Given material ▸
☆ ☆ ☆ ☆
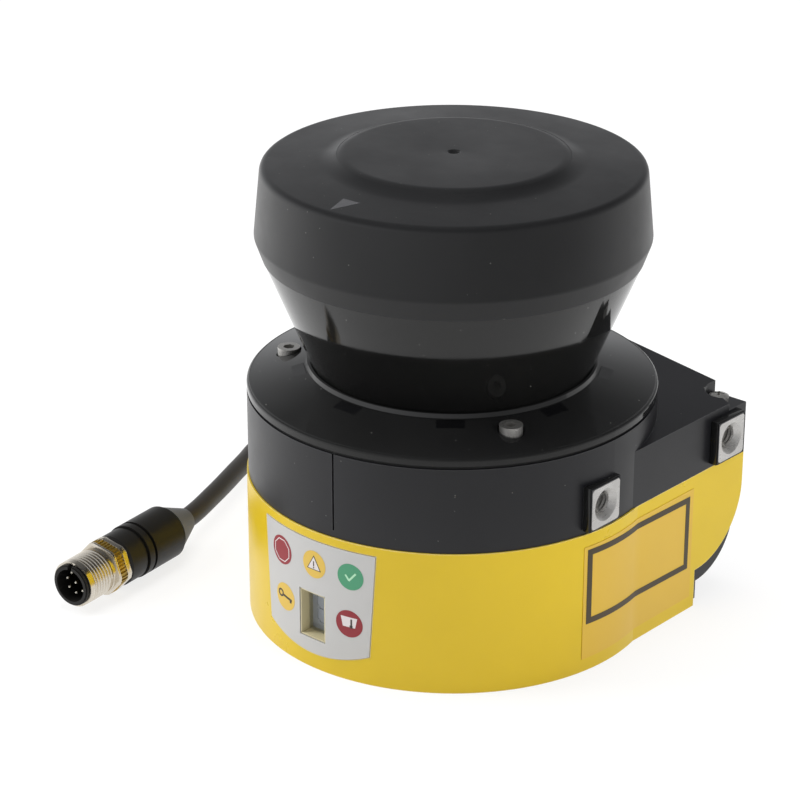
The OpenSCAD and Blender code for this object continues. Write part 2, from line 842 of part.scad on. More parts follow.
module motor_stator() {
    outer_r = bell_r - 0.5;
    low = bell_low_z + 4;
    height = bell_top_z - 1 - low;
    color("#a5673f") translate([0, 0, low]) difference() {
        cylinder(r = outer_r, h = height);
        rod(hub_r + 0.02, -1, height + 1);
        for (k = [0:poles - 1]) rotate([0, 0, k * 360 / poles]) {
            translate([outer_r - 2, -0.7, -1]) cube([4, 1.4, height + 2]);
            translate([outer_r - 3.2, 0, -1]) cylinder(r = 1.7, h = height + 2);
        }
    }
}

module motor_bell() {
    color("#5d6166") difference() {
        rod(bell_r + bell_wall, bell_low_z, bell_top_z);
        rod(bell_r, bell_low_z + bell_wall, bell_top_z + 1);
        rod(shaft_r + 0.02, bell_low_z - 1, bell_top_z);
        for (k = [0:5]) rotate([0, 0, k * 60]) translate([bell_r * 0.62, 0, bell_low_z - 1])
            cylinder(r = 2.2, h = bell_wall + 2);
    }
}

module mirror_shaft() {
    color("#d4d6d8") rod(shaft_r, bell_low_z, carrier_z + 9);
}

module encoder_disc() {
    color("#cfd3d8") translate([0, 0, encoder_z]) difference() {
        cylinder(r = encoder_r, h = encoder_t);
        rod(shaft_r + 0.02, -1, encoder_t + 1);
        for (k = [0:encoder_slits - 1]) rotate([0, 0, k * 360 / encoder_slits])
            translate([encoder_r - 2.6, -0.55, -1]) cube([1.7, 1.1, encoder_t + 2]);
    }
}

// Fork light barrier whose jaws reach over the encoder disc
module encoder_sensor() {
    gap = 0.6;
    low = encoder_z - gap;
    high = encoder_z + encoder_t + gap;
    color("#202225") translate([-encoder_r - 5, -4, 0]) difference() {
        translate([0, 0, chassis_top_z]) cube([7.4, 8, high + 1.4 - chassis_top_z]);
        translate([3.6, -1, low]) cube([10, 10, high - low]);
    }
}

// Space below the 45 degree mirror plane, raised by the given height
module below_mirror(raise) {
    along_x(far) polygon([[-60, scan_z - 60 + raise], [60, scan_z + 60 + raise],
                          [60, -10], [-60, -10]]);
}

module mirror_carrier() {
    color("#3b3e42") difference() {
        intersection() {
            rod(mirror_r, carrier_z, scan_z + mirror_r + 5);
            below_mirror(0);
        }
        rod(shaft_r + 0.02, carrier_z - 1, carrier_z + 9);
        translate([-mirror_r, mirror_r - 7, carrier_z + 4]) cube([2 * mirror_r, 3, 8]);
    }
}

module scan_mirror() {
    color("#dfe6ee") difference() {
        intersection() {
            rod(mirror_r, carrier_z, scan_z + mirror_r + 5);
            below_mirror(mirror_t * sqrt(2));
        }
        below_mirror(0);
    }
}

module receiver_lens() {
    bulge = 2.2;
    ball_r = (lens_r * lens_r + bulge * bulge) / (2 * bulge);
    color("#bcd2e6", 0.5) translate([0, 0, platform_z + 1]) difference() {
        union() {
            cylinder(r = lens_r, h = 1.6);
            translate([0, 0, 1.6]) intersection() {
                translate([0, 0, bulge - ball_r]) sphere(r = ball_r);
                cylinder(r = lens_r, h = bulge + 1);
            }
        }
        rod(laser_r + 0.1, -1, 6);
    }
}

module laser_transmitter() {
    top = receiver_board_z + receiver_board_t;
    color("#77797d") {
        rod(laser_r, platform_z + 1, top);
        rod(laser_r + 2.5, top, top + 2);
        rod(2.2, top + 2, top + 3.4);
    }
}

module receiver_board() {
    color("#1f6b3a") difference() {
        rod(receiver_board_r, receiver_board_z, receiver_board_z + receiver_board_t);
        rod(laser_r + 0.05, receiver_board_z - 1, receiver_board_z + 3);
        for (a = standoff_angles) rotate([0, 0, a]) translate([standoff_r, 0, 0])
            rod(standoff_screw_r + play, receiver_board_z - 1, receiver_board_z + 3);
    }
}

module receiver_standoffs() {
    low = platform_z + platform_t;
    color("#c9a24b") for (a = standoff_angles) rotate([0, 0, a]) translate([standoff_r, 0, 0]) {
        translate([0, 0, low]) cylinder(r = 2.6, h = receiver_board_z - low, $fn = 6);
        rod(standoff_screw_r, low, receiver_board_z + 2.8);
    }
}

// ---------- cable and plug ----------

// Tapered, ribbed strain relief that stands on the outlet boss
module cable_gland() {
    rib = 0.35;
    root_r = 5.2;
    ribs = 4;
    step = (gland_len - 3.5) / ribs;
    taper = (root_r - cable_r - 0.9) / ribs;
    color("#1c1c1e") translate([gland_x, gland_seat_y, gland_z]) rotate([-90, 0, 0]) {
        cylinder(r = gland_r, h = 3.5);
        for (k = [0:ribs - 1]) translate([0, 0, 3.5 + k * step]) {
            cylinder(r = root_r - k * taper, h = step - 1);
            translate([0, 0, step - 1]) cylinder(r = root_r - k * taper - rib, h = 1);
        }
    }
}

ring_count = len(cable_points);
function unit(v) = v / norm(v);
function heading(k) = k == 0 ? [0, 1, 0]
    : k == ring_count - 1 ? [sin(plug_turn), -cos(plug_turn), 0]
    : unit(unit(cable_points[k + 1] - cable_points[k])
           + unit(cable_points[k] - cable_points[k - 1]));
function ring(k) = let (d = heading(k), side = unit(cross(d, [0, 0, 1])), up = cross(side, d))
    [for (j = [0:cable_sides - 1]) let (a = 360 * j / cable_sides)
        cable_points[k] + cable_r * (cos(a) * side + sin(a) * up)];

module connection_cable() {
    points = [for (k = [0:ring_count - 1]) each ring(k)];
    sides = [for (k = [0:ring_count - 2]) for (j = [0:cable_sides - 1])
        let (i = (j + 1) % cable_sides, a = k * cable_sides, b = a + cable_sides)
            [a + j, a + i, b + i, b + j]];
    first_end = [for (j = [cable_sides - 1:-1:0]) j];
    last_end = [for (j = [0:cable_sides - 1]) (ring_count - 1) * cable_sides + j];
    color("#3a3938") polyhedron(points, concat([first_end], sides, [last_end]));
}

// Places children on the plug's axis, +Z towards its face, s from the end of its tail
module on_plug(s) {
    translate(plug_tail_end) rotate([0, 0, plug_turn]) rotate([90, 0, 0])
        translate([0, 0, s]) children();
}

module plug_tail() {
    color("#77787a") on_plug(0)
        cylinder(r1 = cable_r + 0.4, r2 = plug_r - 0.5, h = plug_tail_len);
}

module plug_body() {
    chamfer = 0.8;
    neck_len = 6.1;
    neck_r = plug_r - 0.3;
    groove_w = 0.9;
    groove_pitch = 2.8;
    color("#1b1b1d") on_plug(plug_tail_len) difference() {
        union() {
            cylinder(r1 = plug_r - chamfer, r2 = plug_r, h = chamfer);
            rod(plug_r, chamfer, plug_len - neck_len);
            rod(neck_r, plug_len - neck_len - 1, plug_len - chamfer);
            translate([0, 0, plug_len - chamfer])
                cylinder(r1 = neck_r, r2 = neck_r - chamfer, h = chamfer);
        }
        for (k = [0, 1]) translate([0, 0, plug_len - neck_len - groove_w - k * groove_pitch])
            difference() {
                cylinder(r = plug_r + 1, h = groove_w);
                rod(plug_r - 0.8, -1, 2);
            }
    }
}

nut_s = plug_tail_len + plug_len;

module coupling_nut() {
    end = nut_len + nut_thread_len;
    color("#c9b27a") on_plug(nut_s) difference() {
        union() {
            translate([0, 0, 0.1]) intersection() {
                rotate([0, 0, nut_turn])
                    cylinder(r = nut_af / 2 / cos(30), h = nut_len - 0.1, $fn = 6);
                rod(nut_corner_r, 0, nut_len);
            }
            rod(nut_thread_r, nut_len - 0.5, end - 0.5);
            translate([0, 0, end - 0.5])
                cylinder(r1 = nut_thread_r, r2 = nut_thread_r - 0.5, h = 0.5);
        }
        rod(insert_face_r + play, -1, far);
        rod(insert_head_r, 4, far);
    }
}

cup_end = nut_len + nut_thread_len + 1;
cup_floor = cup_end - 7;

module plug_insert() {
    color("#161618") on_plug(nut_s) difference() {
        union() {
            rod(insert_face_r, 0, cup_end);
            // head that keeps the nut on the plug
            rod(insert_head_r, nut_len + nut_thread_len + 0.1, cup_end - 0.3);
        }
        rod(insert_face_r - 0.75, cup_floor, far);
        // coding slot
        translate([-0.6, insert_face_r - 1.6, cup_floor]) cube([1.2, 3, far]);
    }
}

module contact_pins() {
    tip = cup_end - 2.5;
    color("#d8b45a") on_plug(nut_s) for (p = pin_places) translate(p) {
        rod(pin_r, cup_floor, tip);
        translate([0, 0, tip]) cylinder(r1 = pin_r, r2 = pin_r * 0.5, h = 0.4);
    }
}

main_housing();
yellow_cover();
base_plate();
base_plate_screws();
mounting_inserts();
corner_screws();
indicator_panel();
display_window();
light_guides();
display_board();
status_leds();
seven_segment_display();
side_label();
main_board();
main_board_parts();
main_board_screws();
cover_gasket();
optics_cover();
optics_cover_screws();
optics_cap();
optics_chassis();
chassis_screws();
window_sensors();
flex_cable();
shaft_bearings();
motor_stator();
motor_bell();
mirror_shaft();
encoder_disc();
encoder_sensor();
mirror_carrier();
scan_mirror();
receiver_lens();
laser_transmitter();
receiver_board();
receiver_standoffs();
display_board_screws();
cable_gland();
connection_cable();
plug_tail();
plug_body();
coupling_nut();
plug_insert();
contact_pins();
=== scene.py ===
# %% [markdown]
# # A compact safety laser scanner
# The scanner is a stack: a yellow front cover over a black housing, a polished black
# window with a narrow waist, and a matt cap. A short cable with a round plug lies beside it.
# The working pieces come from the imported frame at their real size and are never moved, so
# this lesson is about two other things: giving every surface its own finish, and modelling
# the fine pieces that sit on top, such as threads, printed signs and the cable.

# %% Load the frame
import json
import math

import bmesh
import bpy
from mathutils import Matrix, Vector


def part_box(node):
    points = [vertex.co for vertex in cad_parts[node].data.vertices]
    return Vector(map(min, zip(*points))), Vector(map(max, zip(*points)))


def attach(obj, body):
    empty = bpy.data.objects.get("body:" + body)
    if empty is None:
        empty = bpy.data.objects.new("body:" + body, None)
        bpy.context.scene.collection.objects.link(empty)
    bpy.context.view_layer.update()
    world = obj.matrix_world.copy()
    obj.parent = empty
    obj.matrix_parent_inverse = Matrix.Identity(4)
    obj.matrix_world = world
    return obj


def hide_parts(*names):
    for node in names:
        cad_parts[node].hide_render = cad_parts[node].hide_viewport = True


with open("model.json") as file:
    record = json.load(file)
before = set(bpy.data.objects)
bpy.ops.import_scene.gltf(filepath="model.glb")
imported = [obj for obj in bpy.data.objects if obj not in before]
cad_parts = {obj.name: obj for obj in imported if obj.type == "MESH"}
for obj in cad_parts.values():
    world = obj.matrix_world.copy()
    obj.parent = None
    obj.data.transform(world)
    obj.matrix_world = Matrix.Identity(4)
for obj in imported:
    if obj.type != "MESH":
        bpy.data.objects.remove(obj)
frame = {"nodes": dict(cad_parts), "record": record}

mm = 0.001
scene = bpy.context.scene
nodes = frame["nodes"]
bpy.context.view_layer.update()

# %% [markdown]
# ## The camera
# A product is often shown from far away with a long lens, so that its upright edges stay
# nearly parallel. The camera stands 0.7 m away and looks down at 23.5 degrees, and its lens
# is longer than the usual portrait lens. The studio's light is set out from the camera's
# side, and nothing else in the lesson depends on it.

# %% Camera
camera_data = bpy.data.cameras.new("studio_camera")
camera_data.sensor_width = 36
camera_data.lens = 125.63
camera_data.clip_start = 0.05
camera_data.clip_end = 30
camera = bpy.data.objects.new("studio_camera", camera_data)
camera.location = (0.40189, -0.47094, 0.32268)
camera.rotation_euler = (math.radians(66.45), 0, math.radians(41.64))
scene.collection.objects.link(camera)
scene.camera = camera
scene.view_settings.view_transform = "Standard"
print("camera:", round(camera.location.length, 3), "m from the scan axis' foot")

# %% [markdown]
# ## The connection cable
# The real cable is a fixed length of sheathed wire. It leaves the gland at the back, drops to
# the floor, sweeps round the scanner's left side and rises a little into the plug's tail.
# A curve is the natural tool: the route is a list of given points, a smooth line is
# run through them, and the curve's bevel gives the round sheath. Blender's box round a curve
# takes in the radius of its points, so the bevel's depth is one and the points carry the
# sheath's radius. The sheath is drawn a hair thin, so that it stays inside the frame's box.

# %% Cable
cable_radius = 2.7 * mm
drawn_thinner = 0.05 * mm
cable_lead = 6 * mm
gland_tip = Vector((-0.014, 0.0735, 0.018))
tail_end = Vector((-0.0692, -0.0243, 0.0072))
plug_turn = math.radians(7)
plug_axis = Vector((math.sin(plug_turn), -math.cos(plug_turn), 0))
cable_route = [
    gland_tip, (-0.014, 0.08, 0.0176), (-0.0152, 0.087, 0.016), (-0.019, 0.0935, 0.0132),
    (-0.025, 0.0985, 0.0096), (-0.033, 0.1015, 0.0062), (-0.042, 0.1025, 0.0039),
    (-0.0515, 0.1015, 0.0029), (-0.061, 0.0988, 0.0028), (-0.07, 0.0943, 0.0028),
    (-0.0785, 0.0883, 0.0028), (-0.0857, 0.0808, 0.0028), (-0.0912, 0.072, 0.0028),
    (-0.0948, 0.0623, 0.0028), (-0.0962, 0.052, 0.0028), (-0.0956, 0.0415, 0.0032),
    (-0.0932, 0.0315, 0.004), (-0.0896, 0.0225, 0.0049), (-0.0854, 0.0144, 0.0056),
    (-0.0811, 0.0055, 0.0063), (-0.0771, -0.003, 0.0068), (-0.0737, -0.011, 0.0071),
    (-0.0708, -0.0185, 0.0072), tail_end]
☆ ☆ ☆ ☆
Stated problem ▸ Output exactly the lines running from the line containing "main_housing();" through the line containing "record = json.load(file)", and only those lines.

In response ▸
main_housing();
yellow_cover();
base_plate();
base_plate_screws();
mounting_inserts();
corner_screws();
indicator_panel();
display_window();
light_guides();
display_board();
status_leds();
seven_segment_display();
side_label();
main_board();
main_board_parts();
main_board_screws();
cover_gasket();
optics_cover();
optics_cover_screws();
optics_cap();
optics_chassis();
chassis_screws();
window_sensors();
flex_cable();
shaft_bearings();
motor_stator();
motor_bell();
mirror_shaft();
encoder_disc();
encoder_sensor();
mirror_carrier();
scan_mirror();
receiver_lens();
laser_transmitter();
receiver_board();
receiver_standoffs();
display_board_screws();
cable_gland();
connection_cable();
plug_tail();
plug_body();
coupling_nut();
plug_insert();
contact_pins();
=== scene.py ===
# %% [markdown]
# # A compact safety laser scanner
# The scanner is a stack: a yellow front cover over a black housing, a polished black
# window with a narrow waist, and a matt cap. A short cable with a round plug lies beside it.
# The working pieces come from the imported frame at their real size and are never moved, so
# this lesson is about two other things: giving every surface its own finish, and modelling
# the fine pieces that sit on top, such as threads, printed signs and the cable.

# %% Load the frame
import json
import math

import bmesh
import bpy
from mathutils import Matrix, Vector


def part_box(node):
    points = [vertex.co for vertex in cad_parts[node].data.vertices]
    return Vector(map(min, zip(*points))), Vector(map(max, zip(*points)))


def attach(obj, body):
    empty = bpy.data.objects.get("body:" + body)
    if empty is None:
        empty = bpy.data.objects.new("body:" + body, None)
        bpy.context.scene.collection.objects.link(empty)
    bpy.context.view_layer.update()
    world = obj.matrix_world.copy()
    obj.parent = empty
    obj.matrix_parent_inverse = Matrix.Identity(4)
    obj.matrix_world = world
    return obj


def hide_parts(*names):
    for node in names:
        cad_parts[node].hide_render = cad_parts[node].hide_viewport = True


with open("model.json") as file:
    record = json.load(file)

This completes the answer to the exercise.